Recently, the increasing demand for computers has caused the industries in the field of memory devices to develop rapidly. The market has demanded products of higher performance and lower costs, which leads to a fierce competition on the supply side that has been trying to meet the demand. One of the significant factors in determining the performance of a computer is a storage device, and the mainstream of the same is a semiconductor memory configured so that memory cells are formed on a semiconductor substrate such as silicon. The main requirements for the high performance of the semiconductor memory are “high speed of input/output to/from memory”, “large capacity of memory”, and “stability of storage.” Computers comprising storage devices including silicon based electronics may have various configurations to meet various demands of the market, but in the case where both higher speed and larger capacity are pursued, the cost rises.
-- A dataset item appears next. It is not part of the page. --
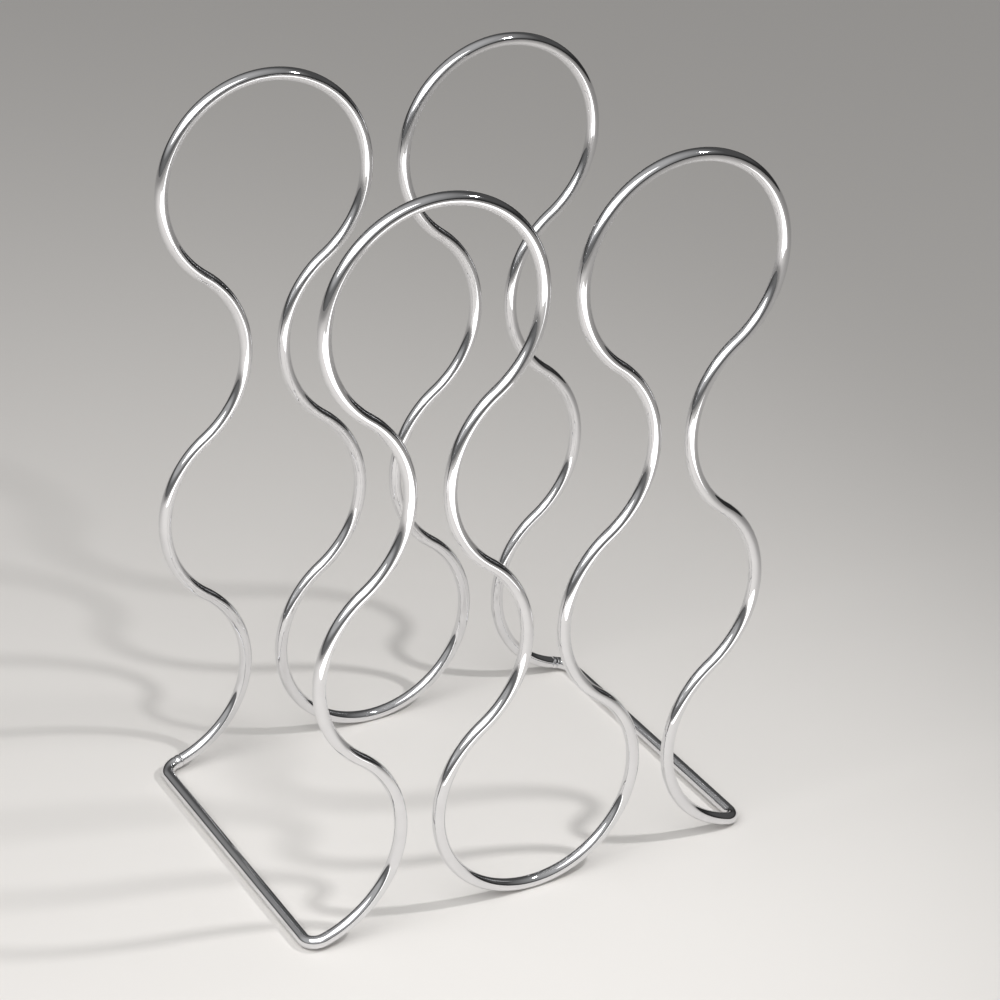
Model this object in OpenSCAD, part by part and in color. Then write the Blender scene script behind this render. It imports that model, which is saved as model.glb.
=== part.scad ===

Worldwide sale of stand-alone and embedded solid state microelectronic memory is approximately $65 billion/year. Existing microelectronic memory is either fast and temporary (for example, DRAM) or slow and permanent (for example, magnetic storage). DRAM must be refreshed more than 10 times per second, with attendant power and overhead requirements. Non-volatile memory is not amenable to integration with microelectronic circuits, with the exception of “flash” memory, which has a limited number of write/erase cycles and requires high voltage (greater than 15 V) to operate. Flash memory (generally has a cycle life of approximately 10000 write/erase cycles) is significantly slower than DRAM, although it has good retention (greater than 10 yrs). In addition, flash memory has reliability problems with increasing density, due to crosstalk and limited cycle life. The less than 100 milli-second retention of DRAM is tolerated due to its high density, speed, and endurance, but longer retention could significantly reduce power consumption and broaden applications.
Important drawbacks of silicon based electronics are their rigidity and requirement of high temperature for fabrication. These properties impede their applications as devices on flexible substrates such as plastics, cloths, and papers. Printed electronics on flexible surfaces is projected to be the growth areas for future electronics with values of approximately $25 billion/year by 2015. The active component of organic and plastic based electronic devices is inherently flexible and can readily be adapted to a printing process. Thus, there is a need for a non-volatile memory with significantly reduced power consumption, faster write/erase speed, longer cycle life than Flash, and low manufacturing cost.